Immobilier hors de prix
A la cherté du bien, des taxes, et du financement, il faut aussi ajouter la cherté relative du bien en lui-même. Ainsi, il est impossible pour un cadre du privé touchant 10.000 dirhams par mois d’accéder à un logement dans les centres des villes comme Casablanca, Rabat, Tanger ou Marrakech. En effet, pour un salaire de 10.000, la capacité d’endettement ne dépasse pas les 4.000 dirhams, ce qui confère la possibilité d’acheter des biens en dessous de 600.000 dirhams, soit au minimum 10.000 dirhams par m² pour un bien de 60 m². Or ces offres ne sont disponibles qu’en périphérie des villes, du moins dans le neuf. Sachant que moins de 6% des salariés du privé ont un salaire supérieur ou égal à 10.000 dirhams, il s’avère ainsi impossible à l’écrasante majorité d’habiter en centre-ville ou du moins des logements proches des zones d’activités et de loisirs. Pour avoir le privilège d’habiter en centre-ville ou dans des endroits pas trop excentrés, il faut compter au minimum 13.000 dirhams/m² pour le neuf. Soit pour la même superficie, le salaire doit être au minimum de 13.000 dirhams par mois. A ce niveau de salaire et de prix du m², pour accéder à un logement au centre-ville, un salarié qualifié passera au minimum 10 ans et 3 mois à travailler uniquement pour payer son logement de 60 m². Ce qui positionne les coûts d’accès au logement moyen à proximité des centres-villes des grandes métropoles marocaines un peu plus cher que celui de Munich et Amsterdam (9 ans) et un peu moins cher que New York (11 ans) selon le baromètre de la banque UBS (UBS Global Real Estate Bubble Index 2020). Une situation ubuesque pour un pays qui compte 42% de jeunes qui par définition ont des salaires faibles, quand ils trouvent un emploi. Cette cherté est aussi bien subie que voulue. La bulle immobilière qui s’est formée depuis des années, et accompagnée dans la durée par les autorités marocaine, fait que l’ensemble des facteurs tendent à la maintenir.
Nécessaire refonte
En effet, plusieurs leviers peuvent être utilisés pour baisser les prix de l’immobilier et le foncier qui représente près du tiers des coûts de l’opération de promotion immobilière. Au-delà des aides et autres plans de soutien au logement social ou la classe moyenne (projet mort-né), il y a plusieurs actions qui restent encore inexplorées. Comme démontré plus haut, les droits de mutations restent élevés ainsi que la fiscalité liée au logement, notamment pour les primo-accédants. Une refonte et une progressivité de la fiscalité sont des leviers importants. Il en va de même pour la taxation des logements vacants. Représentant près d’un million d’unités essentiellement dans les centres-villes, l’activation d’une fiscalité de cette niche pousserait non seulement à introduire une nouvelle offre sur le marché, concrétisant une pression à la baisse des prix, mais représenterait une manne fiscale de près de 3 milliards de dirhams, selon l’économiste Driss Effina (voir Economie Entreprises d’octobre 2019 disponible via le QR Code ci-dessus).

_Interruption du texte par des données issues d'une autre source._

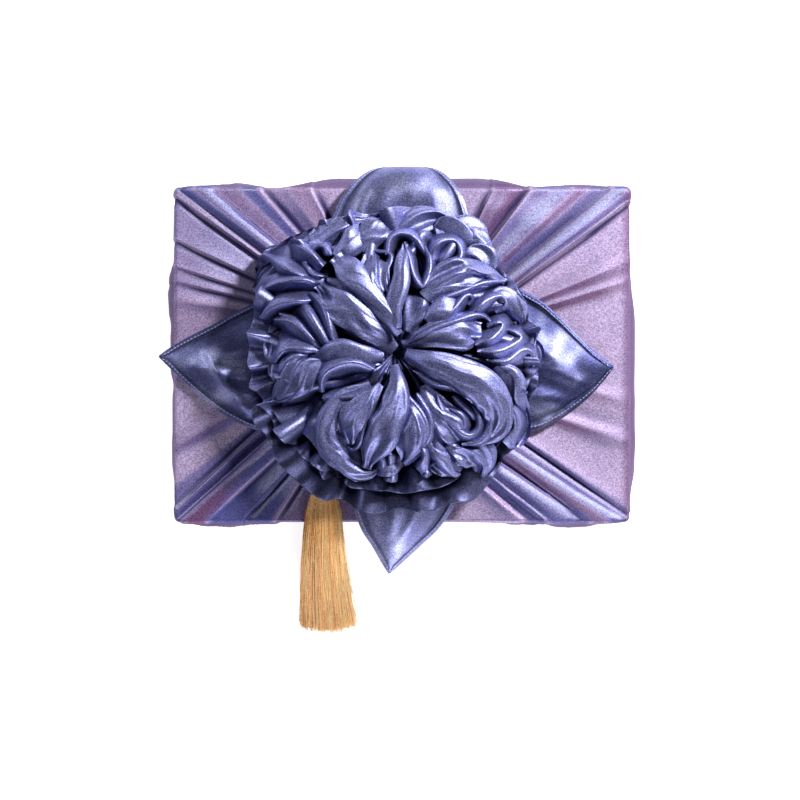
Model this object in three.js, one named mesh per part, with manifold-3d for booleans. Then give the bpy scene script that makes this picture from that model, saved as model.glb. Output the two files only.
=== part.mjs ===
// Wrapping cloth tied round a gift box: one square cloth whose gathered middle stands up as a
// ruffled flower, with its four corners as leaves round it, and a yarn tassel at the front.
// Millimetres, +Z up. Origin at the centre of the flat underside, -Y is the front.

import * as THREE from "three";
import { mergeVertices } from "three/addons/utils/BufferGeometryUtils.js";
import Module from "manifold-3d";

const wasm = await Module();
wasm.setup();

// Outside of the wrapped parcel
const parcelLength = 300;
const parcelWidth = 220;
const parcelHeight = 76;
const cornerRadius = 4.5;
const edgeRound = 2.7;
const edgeEase = 0.6;
const edgeFolds = 0.45;
const clothThickness = 1.6;

// The box inside: clear of the cloth's edges, resting on the cloth below it
const boxClearance = 2.2;
const boxSeat = 0.3;
const boxEdge = 2.5;
const boxCorner = 3;

// Where the cloth is gathered and tied, and the opening left in the middle of the gather
const tie = {
  x: -5,
  y: 2,
  radius: 12,
  height: 30,
  throat: 4.5,
  shoulder: 8,
  foot: 27,
  footRise: 2.5,
  innerFoot: 19,
  gathers: 9,
  gatherDepth: 0.07,
};

// The cloth is cut into strips from the tie to the edge: one on the crest and the foot of each
// fold, more where two are further apart than the widest strip, and a few round each corner
const widestStrip = 38;
const narrowestStrip = 3.2;
const arcSteps = 2;

// The sides in clockwise order seen from above, each starting at its own corner
const sides = {
  back: { start: 0, length: parcelLength },
  right: { start: parcelLength, length: parcelWidth },
  front: { start: parcelLength + parcelWidth, length: parcelLength },
  left: { start: 2 * parcelLength + parcelWidth, length: parcelWidth },
};
const girth = 2 * (parcelLength + parcelWidth);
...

Idem pour l’activation du levier locatif, à travers un rééquilibrage de la loi entre propriétaires et locataires pour en garantir la sécurité des deux parties. Cette fluidification attendue des relations entre locataire et propriétaire permettrait d’intégrer l’offre du résidentiel dans la composition des Organismes de Placements Collectifs en Immobilier (OPCI), qui ne semble pas pour le moment intéresser les investisseurs», estime Ahmed Bennani, consultant en immobilier. Bien que permis par la loi, les OPCI dans le résidentiel bloquent, selon de nombreux contacts sollicités par EE, en raison de la loi sur la location qui bien qu’elle ait été amendée en 2013, reste pour les investisseurs pas suffisamment attractive. Sa réforme ouvrirait ainsi la possibilité non seulement de redynamiser le secteur de l’immobilier en créant de la profondeur dans l’offre, mais pourrait aussi permettre de contribuer à la rénovation et la revalorisation des centres anciens. Elle permettra surtout des arbitrages entre achat et location à travers une offre locative moderne et professionnelle comme celle proposée aujourd’hui par certaines compagnies d’assurances ou la foncière Balima à Rabat.
La hantise des baisses des prix
D’autres propositions sont avancées par les professionnels comme la verticalité, notamment la permission de dépasser les 4 étages règlementaires dans le logement social, ce qui permettrait de maintenir les prix du m² à moins de 5.000 dirhams sans aides de l’Etat, ou encore la baisse des taux bancaires dans l’immobilier à travers la garantie de la CCG. Des solutions qui ne semblent pas compliquées à mettre en œuvre, mais qui tardent à voir le jour. A croire que la baisse des prix de l’immobilier apparaît comme un spectre pour les pouvoirs publics. Le retard dans la règlementation des dations en paiement de la part de la banque centrale en est un exemple parlant. Cette réglementation pourrait libérer de grandes quantités de foncier détenues aujourd’hui par les banques. Celles-ci, sont devenues, à la faveur des dations en paiement, selon un très bon connaisseur du secteur, le premier propriétaire foncier du pays.